▸ To be done
Please output the lines shown below exactly as they appear.

---------- Data extract

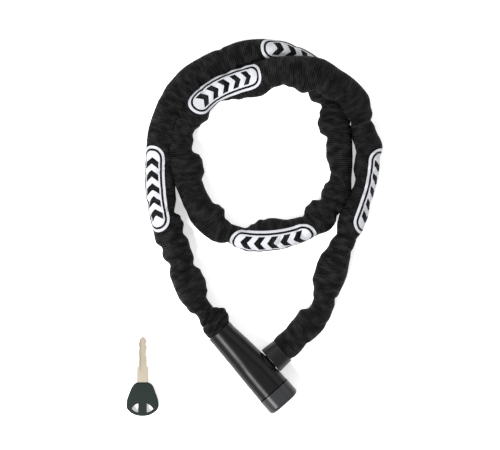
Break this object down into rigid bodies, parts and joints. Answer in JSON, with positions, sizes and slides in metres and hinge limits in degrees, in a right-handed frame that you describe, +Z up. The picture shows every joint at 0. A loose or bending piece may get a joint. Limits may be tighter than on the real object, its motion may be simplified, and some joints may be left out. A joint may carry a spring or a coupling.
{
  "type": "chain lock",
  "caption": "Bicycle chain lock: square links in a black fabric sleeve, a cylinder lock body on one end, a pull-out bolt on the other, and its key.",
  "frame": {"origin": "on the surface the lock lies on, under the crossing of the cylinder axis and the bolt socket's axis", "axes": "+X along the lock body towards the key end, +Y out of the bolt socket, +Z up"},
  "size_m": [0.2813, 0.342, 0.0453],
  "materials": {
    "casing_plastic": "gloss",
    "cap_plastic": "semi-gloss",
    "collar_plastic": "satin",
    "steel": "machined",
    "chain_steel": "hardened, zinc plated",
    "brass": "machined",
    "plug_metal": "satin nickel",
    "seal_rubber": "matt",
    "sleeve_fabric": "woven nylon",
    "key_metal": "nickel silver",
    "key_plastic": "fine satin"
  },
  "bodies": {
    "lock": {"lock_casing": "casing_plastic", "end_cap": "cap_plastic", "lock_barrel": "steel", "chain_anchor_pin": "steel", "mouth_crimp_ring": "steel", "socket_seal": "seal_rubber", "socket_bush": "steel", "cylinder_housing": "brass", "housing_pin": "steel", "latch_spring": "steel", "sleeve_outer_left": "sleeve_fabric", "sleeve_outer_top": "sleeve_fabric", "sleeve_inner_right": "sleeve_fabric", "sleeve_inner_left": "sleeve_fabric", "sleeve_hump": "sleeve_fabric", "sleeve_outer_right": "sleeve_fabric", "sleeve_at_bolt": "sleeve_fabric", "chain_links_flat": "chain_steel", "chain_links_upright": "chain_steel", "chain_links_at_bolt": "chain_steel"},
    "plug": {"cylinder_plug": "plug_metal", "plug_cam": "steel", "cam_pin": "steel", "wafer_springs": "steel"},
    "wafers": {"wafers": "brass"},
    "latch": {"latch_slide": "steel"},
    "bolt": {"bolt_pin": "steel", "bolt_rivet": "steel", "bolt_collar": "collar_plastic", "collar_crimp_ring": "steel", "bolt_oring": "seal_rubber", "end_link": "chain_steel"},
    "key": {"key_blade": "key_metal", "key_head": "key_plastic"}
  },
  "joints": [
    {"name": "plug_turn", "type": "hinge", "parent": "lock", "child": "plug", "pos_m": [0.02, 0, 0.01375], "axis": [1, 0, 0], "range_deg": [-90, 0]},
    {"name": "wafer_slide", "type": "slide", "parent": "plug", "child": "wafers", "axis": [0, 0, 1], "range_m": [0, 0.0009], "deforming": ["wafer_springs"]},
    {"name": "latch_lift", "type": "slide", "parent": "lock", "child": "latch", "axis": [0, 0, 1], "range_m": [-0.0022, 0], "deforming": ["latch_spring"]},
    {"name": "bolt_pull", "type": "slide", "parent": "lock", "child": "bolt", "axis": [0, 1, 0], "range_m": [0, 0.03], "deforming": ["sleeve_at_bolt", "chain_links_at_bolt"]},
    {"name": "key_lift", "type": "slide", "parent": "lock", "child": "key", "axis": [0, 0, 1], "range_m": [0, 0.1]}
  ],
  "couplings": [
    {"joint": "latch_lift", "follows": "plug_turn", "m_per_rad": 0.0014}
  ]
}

--------------------

▸ Result of the task
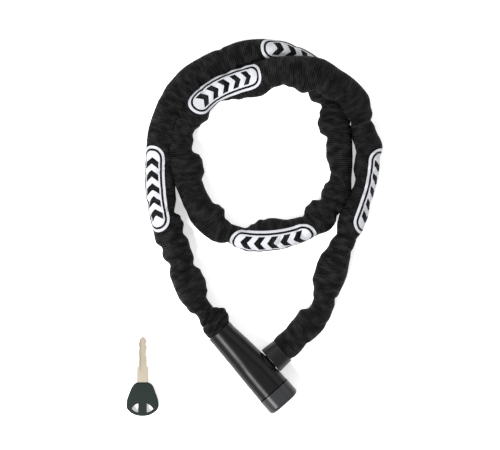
Break this object down into rigid bodies, parts and joints. Answer in JSON, with positions, sizes and slides in metres and hinge limits in degrees, in a right-handed frame that you describe, +Z up. The picture shows every joint at 0. A loose or bending piece may get a joint. Limits may be tighter than on the real object, its motion may be simplified, and some joints may be left out. A joint may carry a spring or a coupling.
{
  "type": "chain lock",
  "caption": "Bicycle chain lock: square links in a black fabric sleeve, a cylinder lock body on one end, a pull-out bolt on the other, and its key.",
  "frame": {"origin": "on the surface the lock lies on, under the crossing of the cylinder axis and the bolt socket's axis", "axes": "+X along the lock body towards the key end, +Y out of the bolt socket, +Z up"},
  "size_m": [0.2813, 0.342, 0.0453],
  "materials": {
    "casing_plastic": "gloss",
    "cap_plastic": "semi-gloss",
    "collar_plastic": "satin",
    "steel": "machined",
    "chain_steel": "hardened, zinc plated",
    "brass": "machined",
    "plug_metal": "satin nickel",
    "seal_rubber": "matt",
    "sleeve_fabric": "woven nylon",
    "key_metal": "nickel silver",
    "key_plastic": "fine satin"
  },
  "bodies": {
    "lock": {"lock_casing": "casing_plastic", "end_cap": "cap_plastic", "lock_barrel": "steel", "chain_anchor_pin": "steel", "mouth_crimp_ring": "steel", "socket_seal": "seal_rubber", "socket_bush": "steel", "cylinder_housing": "brass", "housing_pin": "steel", "latch_spring": "steel", "sleeve_outer_left": "sleeve_fabric", "sleeve_outer_top": "sleeve_fabric", "sleeve_inner_right": "sleeve_fabric", "sleeve_inner_left": "sleeve_fabric", "sleeve_hump": "sleeve_fabric", "sleeve_outer_right": "sleeve_fabric", "sleeve_at_bolt": "sleeve_fabric", "chain_links_flat": "chain_steel", "chain_links_upright": "chain_steel", "chain_links_at_bolt": "chain_steel"},
    "plug": {"cylinder_plug": "plug_metal", "plug_cam": "steel", "cam_pin": "steel", "wafer_springs": "steel"},
    "wafers": {"wafers": "brass"},
    "latch": {"latch_slide": "steel"},
    "bolt": {"bolt_pin": "steel", "bolt_rivet": "steel", "bolt_collar": "collar_plastic", "collar_crimp_ring": "steel", "bolt_oring": "seal_rubber", "end_link": "chain_steel"},
    "key": {"key_blade": "key_metal", "key_head": "key_plastic"}
  },
  "joints": [
    {"name": "plug_turn", "type": "hinge", "parent": "lock", "child": "plug", "pos_m": [0.02, 0, 0.01375], "axis": [1, 0, 0], "range_deg": [-90, 0]},
    {"name": "wafer_slide", "type": "slide", "parent": "plug", "child": "wafers", "axis": [0, 0, 1], "range_m": [0, 0.0009], "deforming": ["wafer_springs"]},
    {"name": "latch_lift", "type": "slide", "parent": "lock", "child": "latch", "axis": [0, 0, 1], "range_m": [-0.0022, 0], "deforming": ["latch_spring"]},
    {"name": "bolt_pull", "type": "slide", "parent": "lock", "child": "bolt", "axis": [0, 1, 0], "range_m": [0, 0.03], "deforming": ["sleeve_at_bolt", "chain_links_at_bolt"]},
    {"name": "key_lift", "type": "slide", "parent": "lock", "child": "key", "axis": [0, 0, 1], "range_m": [0, 0.1]}
  ],
  "couplings": [
    {"joint": "latch_lift", "follows": "plug_turn", "m_per_rad": 0.0014}
  ]
}